The manifesto outlines the work ahead:

•           Expose the gap between American ideals and Black reality;

•           Honor the ancestors whose blood fertilized the soil of this nation;

•           Challenge the country to confront the systems still rooted in slavery’s logic.

“This is not bitterness,” the text reads. “It is clarity.”

And, then comes the line that cuts through the patriotic noise of the Semiquincentennial like a blade: “A Black celebration is not a party—it is a statement.”

If America celebrates its independence, then Black America must celebrate its endurance.

Our commemoration, the manifesto insists, must highlight:

•           The brilliance of Black survival against impossible odds;

•           The creation of Black culture, institutions, and intellectual traditions;

•           The ongoing fight for justice, dignity, and self-determination

Mr. Redcross concluded, “While America waves flags, we raise truth.  And in a year when images of enslaved Africans are quietly removed from the President’s House— when the nation tries once again to tidy up its origin story for public display—that truth becomes not just a remembrance, but a responsibility. 

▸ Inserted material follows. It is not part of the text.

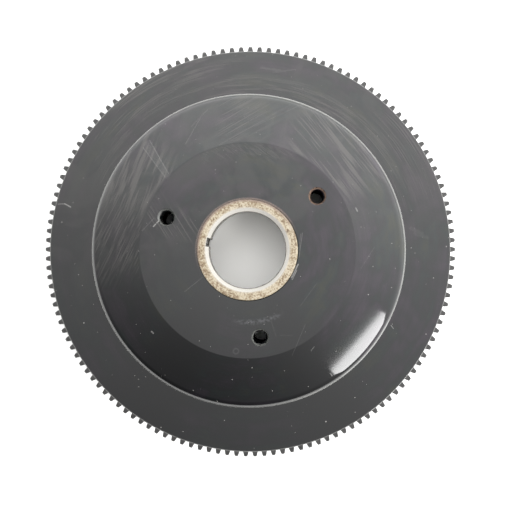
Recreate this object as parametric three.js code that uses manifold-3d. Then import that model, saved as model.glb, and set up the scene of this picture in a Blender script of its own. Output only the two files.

Black Philadelphia is not waiting to be included in America’s 250th anniversary. It is declaring, with the force of history behind it, that there is no America without us.  The question is not whether we will be written into the story.  The question is whether the nation is finally ready to face the story we tell.”

In the book “The Fall of America,” in Chapter 17, titled “Independence,” the Honorable Elijah Muhammad writes, “Now what do we have to celebrate in the fact that the white man is enjoying freedom over us? In celebrating the White man’s independence, we make a fool out of ourselves.  We cannot celebrate his day.”